## Description of the task
Give again only the lines beginning with the one that contains "Continue the FreeCAD" and ending with the one that contains "Turn this picture"; include both of those lines.

____ Exercise material

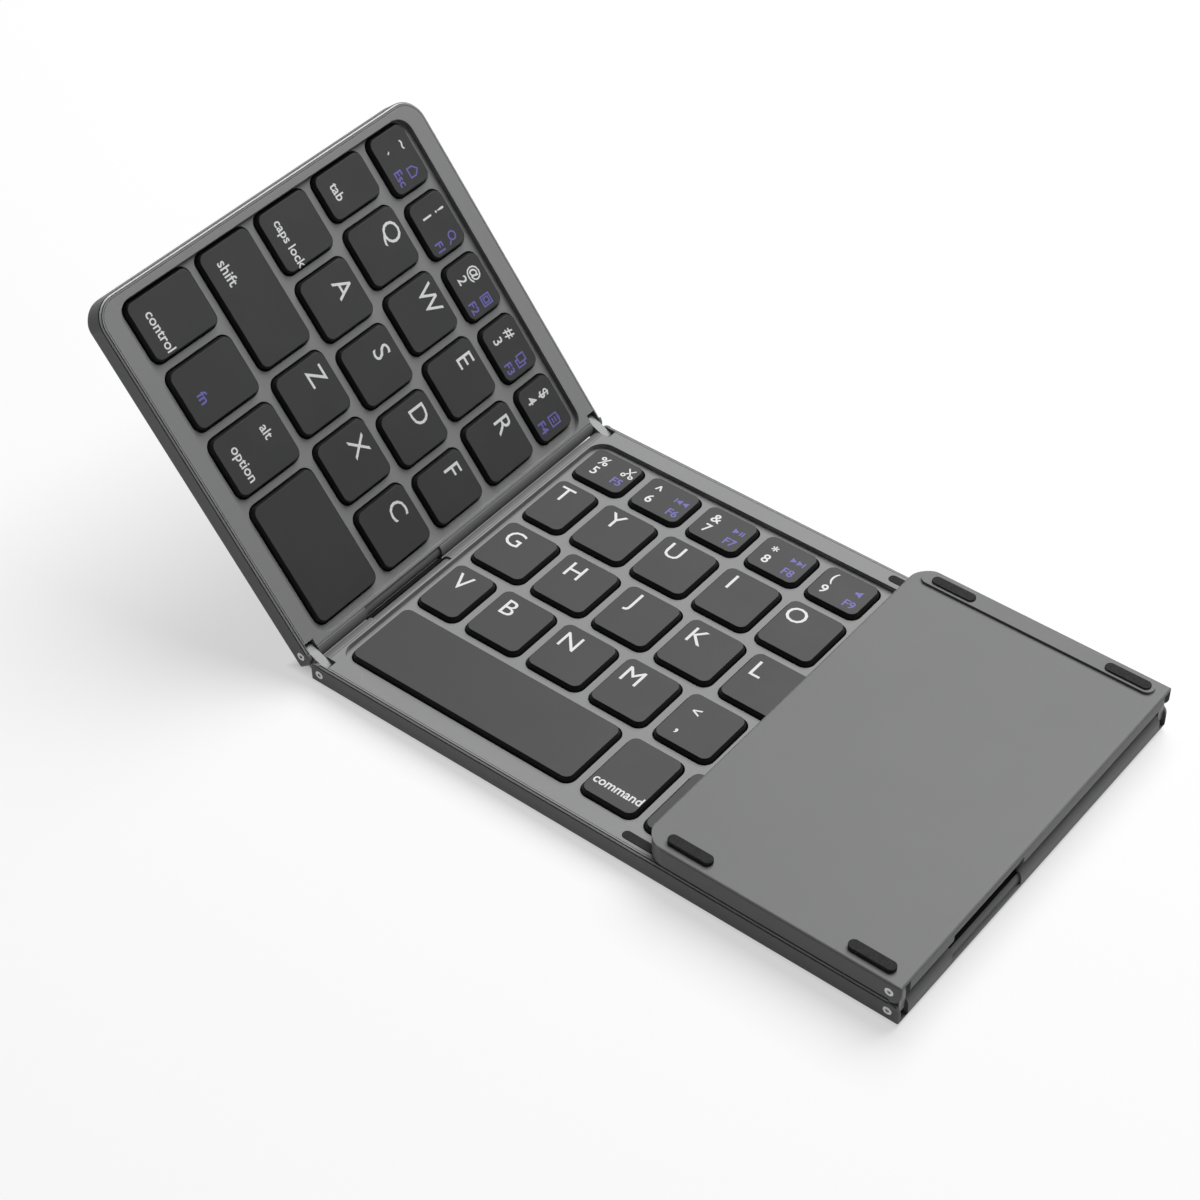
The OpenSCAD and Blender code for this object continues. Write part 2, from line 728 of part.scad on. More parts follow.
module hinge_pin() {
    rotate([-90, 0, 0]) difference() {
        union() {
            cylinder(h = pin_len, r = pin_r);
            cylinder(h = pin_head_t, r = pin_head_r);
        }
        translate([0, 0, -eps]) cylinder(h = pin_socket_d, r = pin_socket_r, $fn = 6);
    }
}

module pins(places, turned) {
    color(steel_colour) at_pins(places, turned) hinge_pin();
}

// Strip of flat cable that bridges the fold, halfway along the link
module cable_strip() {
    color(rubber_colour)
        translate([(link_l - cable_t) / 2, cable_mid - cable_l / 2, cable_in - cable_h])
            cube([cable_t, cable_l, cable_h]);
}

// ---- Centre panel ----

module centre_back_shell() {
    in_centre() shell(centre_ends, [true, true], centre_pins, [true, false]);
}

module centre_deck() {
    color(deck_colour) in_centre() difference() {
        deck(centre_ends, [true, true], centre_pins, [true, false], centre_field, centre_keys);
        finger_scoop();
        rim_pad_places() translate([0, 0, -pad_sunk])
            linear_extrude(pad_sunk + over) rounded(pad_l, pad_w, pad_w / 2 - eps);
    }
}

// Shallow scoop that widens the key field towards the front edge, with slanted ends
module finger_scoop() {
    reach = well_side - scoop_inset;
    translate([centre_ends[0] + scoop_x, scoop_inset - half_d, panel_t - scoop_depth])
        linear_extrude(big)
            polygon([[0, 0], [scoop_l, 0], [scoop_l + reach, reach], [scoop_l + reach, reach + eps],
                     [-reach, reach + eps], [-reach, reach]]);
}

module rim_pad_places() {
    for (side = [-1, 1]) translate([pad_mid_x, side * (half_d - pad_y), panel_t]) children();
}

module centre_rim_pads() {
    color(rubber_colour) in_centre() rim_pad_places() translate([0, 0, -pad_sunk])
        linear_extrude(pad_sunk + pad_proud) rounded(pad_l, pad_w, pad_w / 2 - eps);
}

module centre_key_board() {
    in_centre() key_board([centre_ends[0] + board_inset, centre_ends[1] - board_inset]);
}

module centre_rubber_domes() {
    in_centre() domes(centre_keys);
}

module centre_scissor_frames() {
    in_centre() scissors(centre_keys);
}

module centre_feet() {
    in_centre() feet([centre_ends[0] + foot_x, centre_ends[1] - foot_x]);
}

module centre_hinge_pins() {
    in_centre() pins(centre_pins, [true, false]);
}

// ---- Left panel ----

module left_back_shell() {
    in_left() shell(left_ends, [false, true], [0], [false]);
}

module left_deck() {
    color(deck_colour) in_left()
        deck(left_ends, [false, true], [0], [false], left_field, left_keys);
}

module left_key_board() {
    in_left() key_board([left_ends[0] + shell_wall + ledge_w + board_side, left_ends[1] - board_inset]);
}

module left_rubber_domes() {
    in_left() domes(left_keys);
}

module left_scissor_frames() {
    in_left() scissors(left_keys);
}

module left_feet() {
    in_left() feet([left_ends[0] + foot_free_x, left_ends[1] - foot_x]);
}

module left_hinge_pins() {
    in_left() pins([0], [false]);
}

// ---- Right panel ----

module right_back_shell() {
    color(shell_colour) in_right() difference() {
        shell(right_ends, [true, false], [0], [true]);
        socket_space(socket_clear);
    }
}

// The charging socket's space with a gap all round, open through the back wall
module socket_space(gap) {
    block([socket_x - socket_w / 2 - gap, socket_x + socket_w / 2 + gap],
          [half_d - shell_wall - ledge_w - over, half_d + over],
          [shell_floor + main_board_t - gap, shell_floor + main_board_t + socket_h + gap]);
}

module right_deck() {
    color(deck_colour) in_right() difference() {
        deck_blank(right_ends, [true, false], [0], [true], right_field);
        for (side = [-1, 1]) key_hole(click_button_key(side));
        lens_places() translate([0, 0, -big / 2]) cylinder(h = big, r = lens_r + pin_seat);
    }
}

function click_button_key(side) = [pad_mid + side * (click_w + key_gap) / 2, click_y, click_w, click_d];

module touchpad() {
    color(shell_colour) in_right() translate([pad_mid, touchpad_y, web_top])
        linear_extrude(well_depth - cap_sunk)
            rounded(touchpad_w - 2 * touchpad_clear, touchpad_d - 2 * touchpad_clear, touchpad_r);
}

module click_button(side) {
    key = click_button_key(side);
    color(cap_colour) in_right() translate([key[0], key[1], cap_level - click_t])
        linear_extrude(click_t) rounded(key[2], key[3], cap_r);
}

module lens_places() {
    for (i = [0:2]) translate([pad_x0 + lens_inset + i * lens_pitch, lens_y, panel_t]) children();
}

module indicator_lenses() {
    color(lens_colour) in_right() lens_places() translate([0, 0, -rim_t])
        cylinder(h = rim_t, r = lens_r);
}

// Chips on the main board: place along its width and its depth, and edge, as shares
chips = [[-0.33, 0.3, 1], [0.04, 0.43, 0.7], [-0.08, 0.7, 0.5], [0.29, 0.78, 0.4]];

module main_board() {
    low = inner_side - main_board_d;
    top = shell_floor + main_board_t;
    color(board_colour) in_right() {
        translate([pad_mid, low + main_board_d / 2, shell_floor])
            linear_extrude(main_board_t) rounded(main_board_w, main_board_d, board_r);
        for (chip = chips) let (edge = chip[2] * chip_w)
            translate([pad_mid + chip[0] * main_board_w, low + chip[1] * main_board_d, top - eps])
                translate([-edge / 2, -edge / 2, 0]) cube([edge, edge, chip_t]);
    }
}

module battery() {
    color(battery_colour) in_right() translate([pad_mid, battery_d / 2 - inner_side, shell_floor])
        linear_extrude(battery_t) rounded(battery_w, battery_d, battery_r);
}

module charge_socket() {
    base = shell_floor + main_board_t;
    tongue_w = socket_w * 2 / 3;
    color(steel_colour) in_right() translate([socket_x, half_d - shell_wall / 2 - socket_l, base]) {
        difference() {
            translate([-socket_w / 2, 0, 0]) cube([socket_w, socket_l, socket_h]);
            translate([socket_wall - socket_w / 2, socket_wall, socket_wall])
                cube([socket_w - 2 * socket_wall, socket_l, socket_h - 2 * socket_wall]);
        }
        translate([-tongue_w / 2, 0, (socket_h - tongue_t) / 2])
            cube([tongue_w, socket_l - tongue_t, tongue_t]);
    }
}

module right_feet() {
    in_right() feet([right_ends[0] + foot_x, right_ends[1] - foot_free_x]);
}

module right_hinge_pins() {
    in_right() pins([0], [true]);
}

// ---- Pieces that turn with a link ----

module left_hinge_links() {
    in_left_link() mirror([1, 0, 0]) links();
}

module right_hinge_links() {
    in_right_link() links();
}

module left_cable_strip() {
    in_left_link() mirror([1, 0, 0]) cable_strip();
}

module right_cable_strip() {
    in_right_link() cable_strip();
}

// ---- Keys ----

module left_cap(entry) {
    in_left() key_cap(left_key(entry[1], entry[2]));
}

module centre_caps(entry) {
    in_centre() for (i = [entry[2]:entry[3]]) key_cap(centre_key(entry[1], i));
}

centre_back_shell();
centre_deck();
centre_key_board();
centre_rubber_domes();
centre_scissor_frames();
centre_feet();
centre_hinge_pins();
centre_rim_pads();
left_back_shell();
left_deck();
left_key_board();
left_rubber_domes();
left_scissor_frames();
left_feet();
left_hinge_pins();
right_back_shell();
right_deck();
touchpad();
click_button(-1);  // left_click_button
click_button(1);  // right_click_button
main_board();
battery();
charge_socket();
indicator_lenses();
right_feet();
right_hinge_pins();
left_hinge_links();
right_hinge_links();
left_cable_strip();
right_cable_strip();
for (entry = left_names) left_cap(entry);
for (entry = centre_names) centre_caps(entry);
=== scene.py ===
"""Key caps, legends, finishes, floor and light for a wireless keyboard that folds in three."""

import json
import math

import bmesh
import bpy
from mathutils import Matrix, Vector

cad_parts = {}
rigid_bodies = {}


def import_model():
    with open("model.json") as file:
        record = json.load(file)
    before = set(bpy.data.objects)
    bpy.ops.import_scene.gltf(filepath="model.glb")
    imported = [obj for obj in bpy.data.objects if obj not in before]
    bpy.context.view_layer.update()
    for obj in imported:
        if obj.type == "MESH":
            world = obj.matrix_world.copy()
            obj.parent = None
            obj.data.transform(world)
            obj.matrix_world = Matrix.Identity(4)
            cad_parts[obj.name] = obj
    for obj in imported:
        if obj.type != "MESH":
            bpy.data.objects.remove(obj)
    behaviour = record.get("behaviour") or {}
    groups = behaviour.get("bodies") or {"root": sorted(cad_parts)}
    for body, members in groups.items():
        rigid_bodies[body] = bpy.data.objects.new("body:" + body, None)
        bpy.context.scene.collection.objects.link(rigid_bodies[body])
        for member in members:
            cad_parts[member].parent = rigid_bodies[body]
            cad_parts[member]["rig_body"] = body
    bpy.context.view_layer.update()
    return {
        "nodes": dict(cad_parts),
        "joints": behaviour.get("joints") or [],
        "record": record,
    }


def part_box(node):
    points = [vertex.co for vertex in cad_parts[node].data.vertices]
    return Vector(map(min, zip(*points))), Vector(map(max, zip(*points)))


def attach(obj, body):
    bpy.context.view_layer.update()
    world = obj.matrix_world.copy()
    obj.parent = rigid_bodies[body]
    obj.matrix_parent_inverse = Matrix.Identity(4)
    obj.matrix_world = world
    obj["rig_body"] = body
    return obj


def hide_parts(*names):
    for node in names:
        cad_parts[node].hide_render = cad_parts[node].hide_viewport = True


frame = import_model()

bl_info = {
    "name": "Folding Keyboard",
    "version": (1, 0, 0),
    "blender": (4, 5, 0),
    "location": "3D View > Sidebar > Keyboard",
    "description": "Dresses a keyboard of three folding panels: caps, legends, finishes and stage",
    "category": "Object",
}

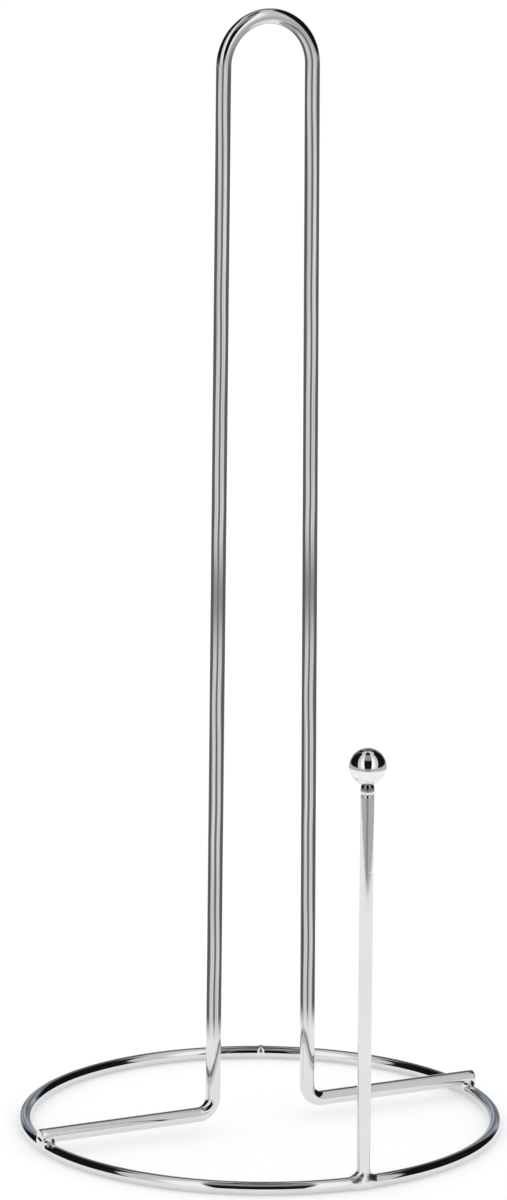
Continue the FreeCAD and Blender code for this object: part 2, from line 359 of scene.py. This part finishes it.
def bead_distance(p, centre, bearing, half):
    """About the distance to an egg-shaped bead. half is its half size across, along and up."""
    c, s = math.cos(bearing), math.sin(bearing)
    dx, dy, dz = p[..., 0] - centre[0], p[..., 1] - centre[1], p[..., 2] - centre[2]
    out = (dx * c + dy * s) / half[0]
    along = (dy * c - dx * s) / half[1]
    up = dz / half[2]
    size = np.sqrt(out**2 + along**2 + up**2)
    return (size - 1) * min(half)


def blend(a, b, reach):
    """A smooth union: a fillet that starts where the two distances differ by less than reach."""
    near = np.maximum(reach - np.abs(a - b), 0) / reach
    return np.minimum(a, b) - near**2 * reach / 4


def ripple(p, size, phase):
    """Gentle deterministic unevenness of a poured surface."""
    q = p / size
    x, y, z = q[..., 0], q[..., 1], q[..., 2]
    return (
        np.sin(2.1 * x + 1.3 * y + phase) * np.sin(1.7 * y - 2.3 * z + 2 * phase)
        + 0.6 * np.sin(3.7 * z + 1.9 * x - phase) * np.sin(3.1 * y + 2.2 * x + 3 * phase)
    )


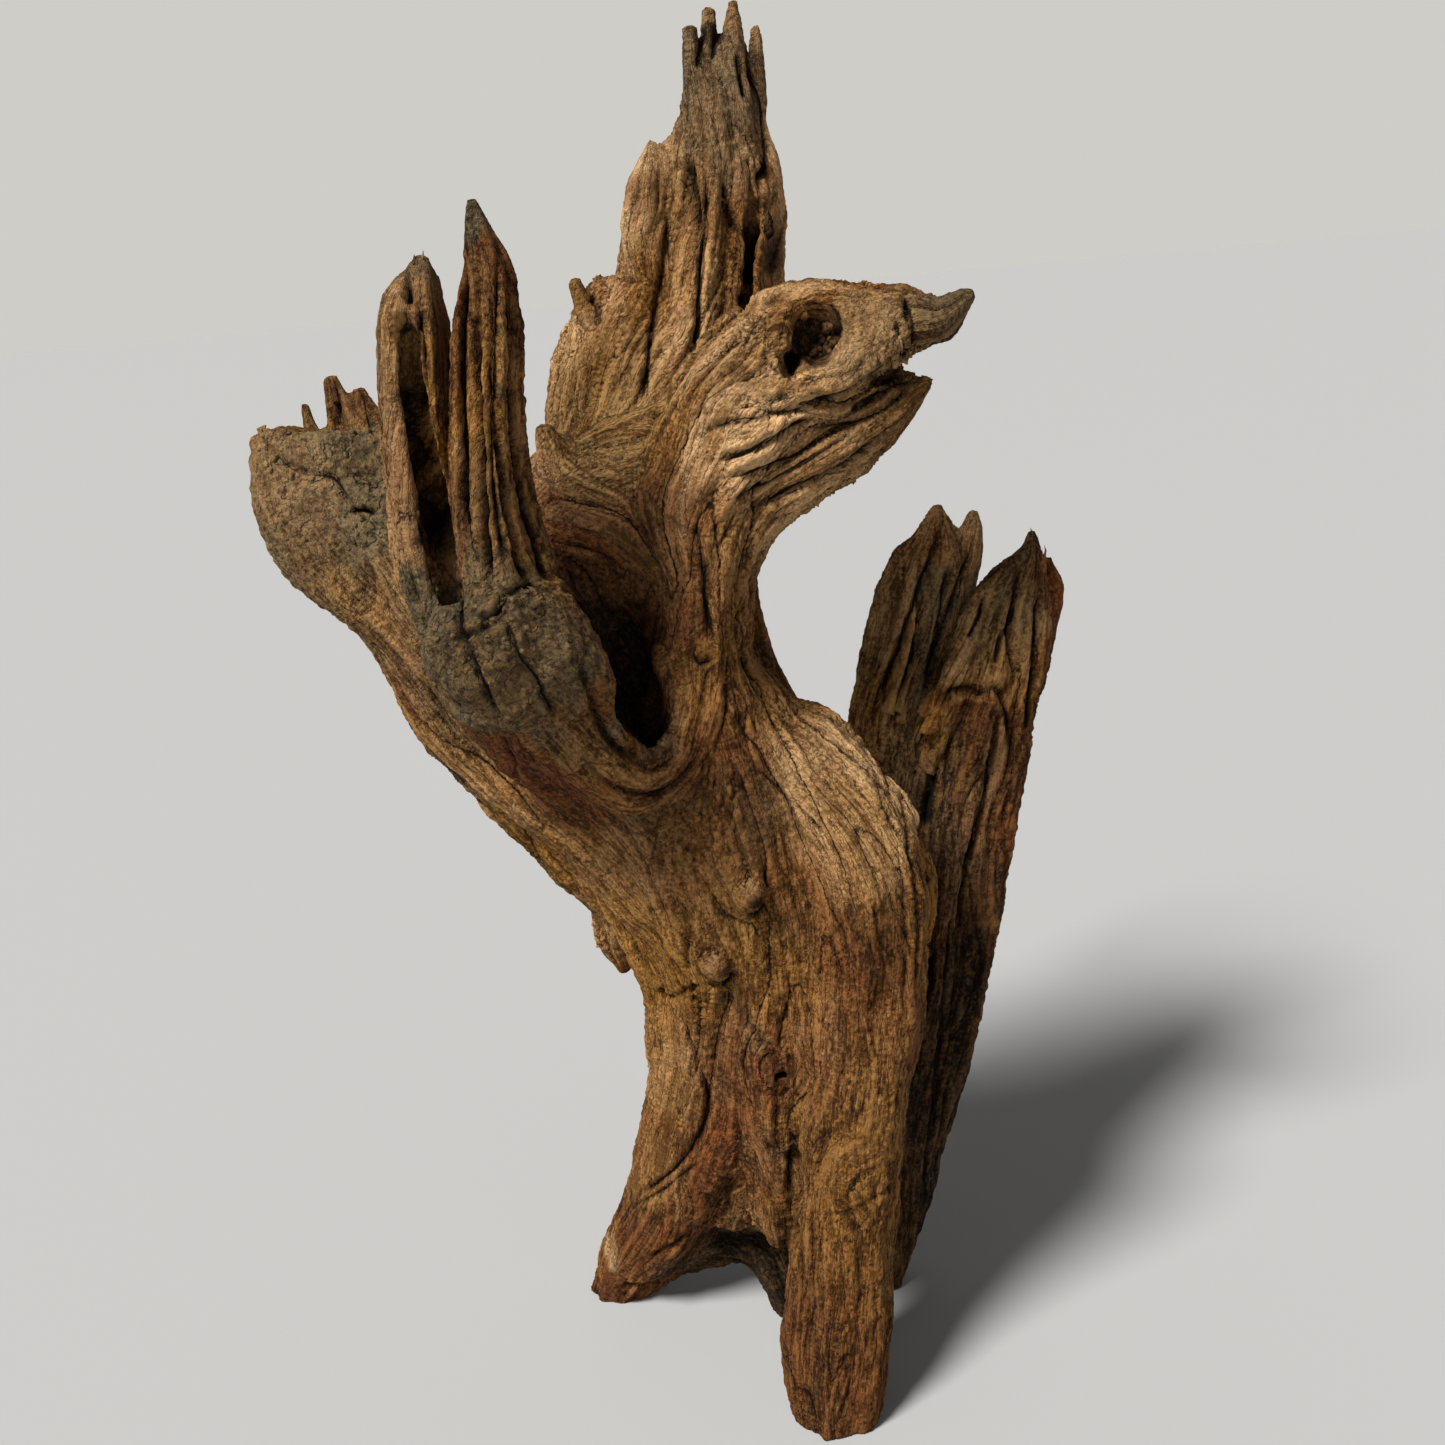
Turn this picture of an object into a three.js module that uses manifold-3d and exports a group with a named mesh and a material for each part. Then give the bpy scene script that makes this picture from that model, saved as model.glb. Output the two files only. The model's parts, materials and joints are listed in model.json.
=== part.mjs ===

________

## Output for this task
Continue the FreeCAD and Blender code for this object: part 2, from line 359 of scene.py. This part finishes it.
def bead_distance(p, centre, bearing, half):
    """About the distance to an egg-shaped bead. half is its half size across, along and up."""
    c, s = math.cos(bearing), math.sin(bearing)
    dx, dy, dz = p[..., 0] - centre[0], p[..., 1] - centre[1], p[..., 2] - centre[2]
    out = (dx * c + dy * s) / half[0]
    along = (dy * c - dx * s) / half[1]
    up = dz / half[2]
    size = np.sqrt(out**2 + along**2 + up**2)
    return (size - 1) * min(half)


def blend(a, b, reach):
    """A smooth union: a fillet that starts where the two distances differ by less than reach."""
    near = np.maximum(reach - np.abs(a - b), 0) / reach
    return np.minimum(a, b) - near**2 * reach / 4


def ripple(p, size, phase):
    """Gentle deterministic unevenness of a poured surface."""
    q = p / size
    x, y, z = q[..., 0], q[..., 1], q[..., 2]
    return (
        np.sin(2.1 * x + 1.3 * y + phase) * np.sin(1.7 * y - 2.3 * z + 2 * phase)
        + 0.6 * np.sin(3.7 * z + 1.9 * x - phase) * np.sin(3.1 * y + 2.2 * x + 3 * phase)
    )


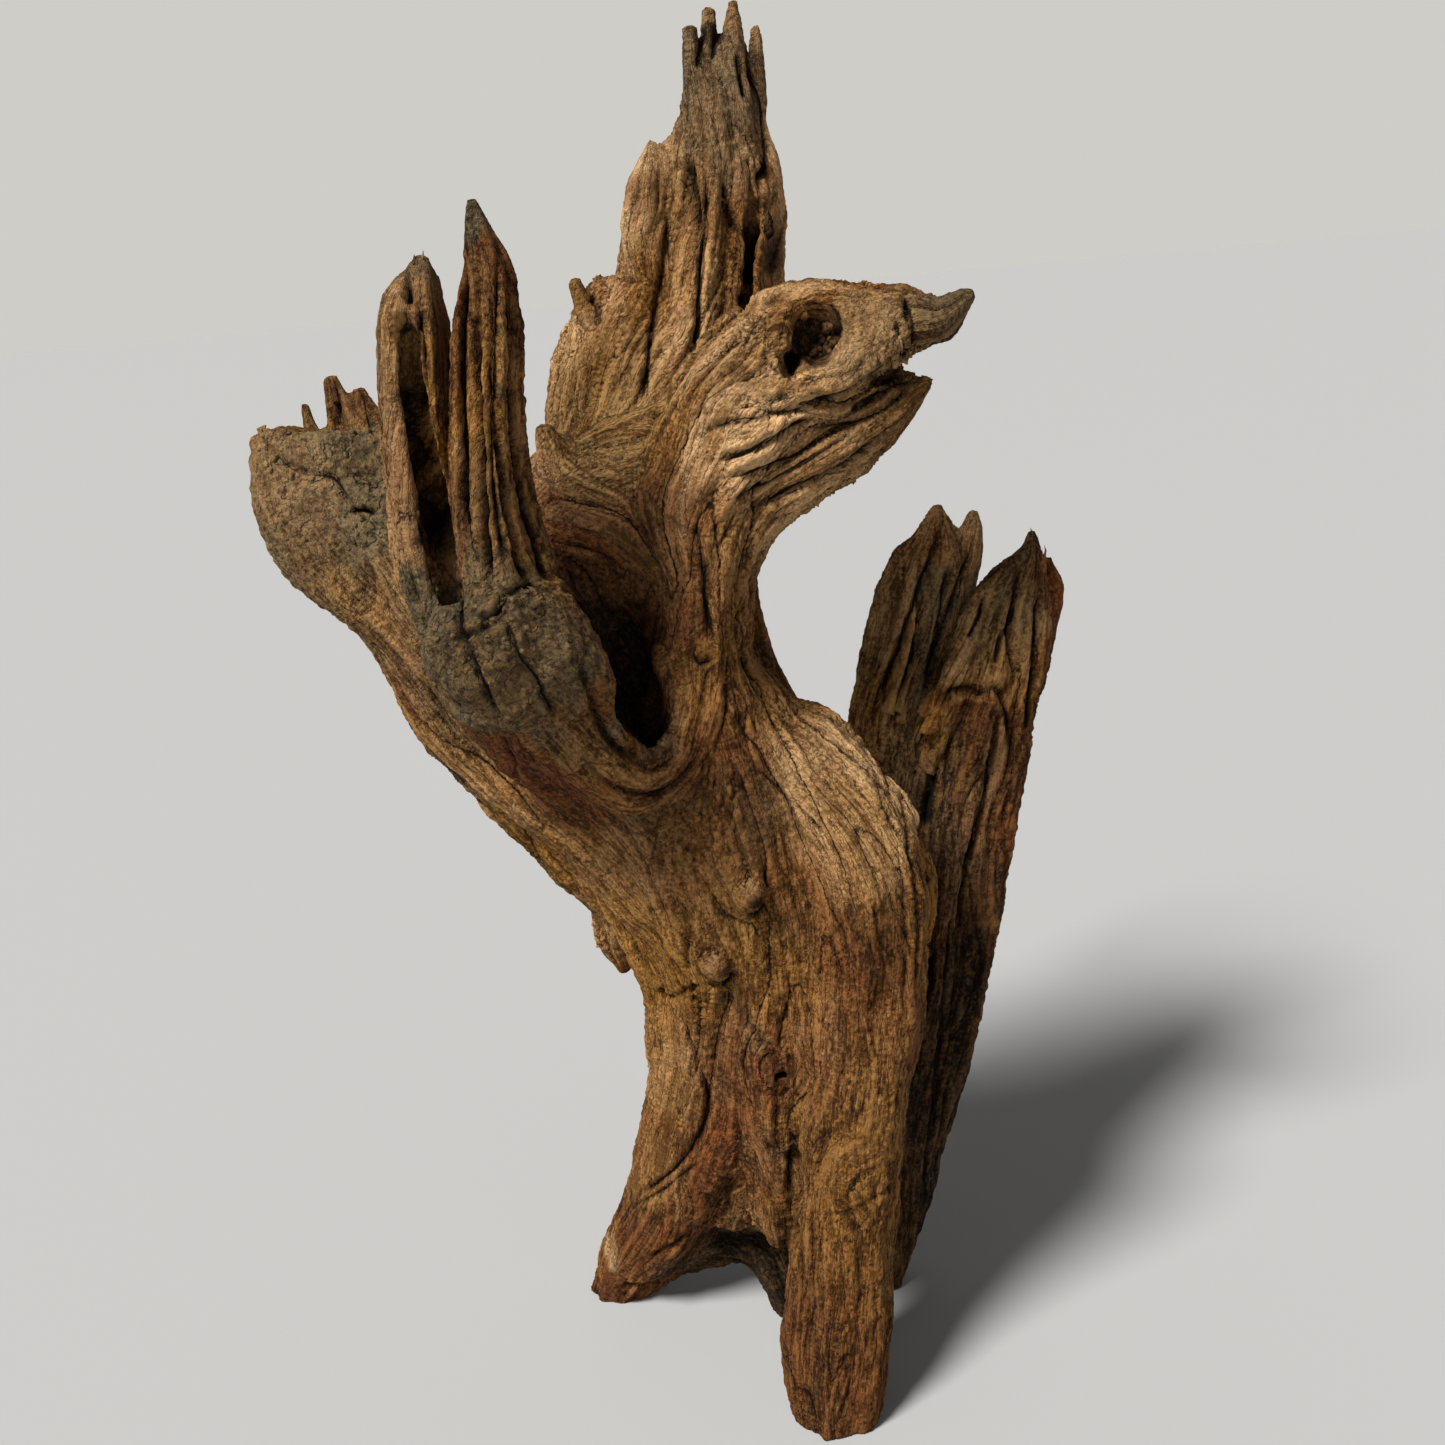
Turn this picture of an object into a three.js module that uses manifold-3d and exports a group with a named mesh and a material for each part. Then give the bpy scene script that makes this picture from that model, saved as model.glb. Output the two files only. The model's parts, materials and joints are listed in model.json.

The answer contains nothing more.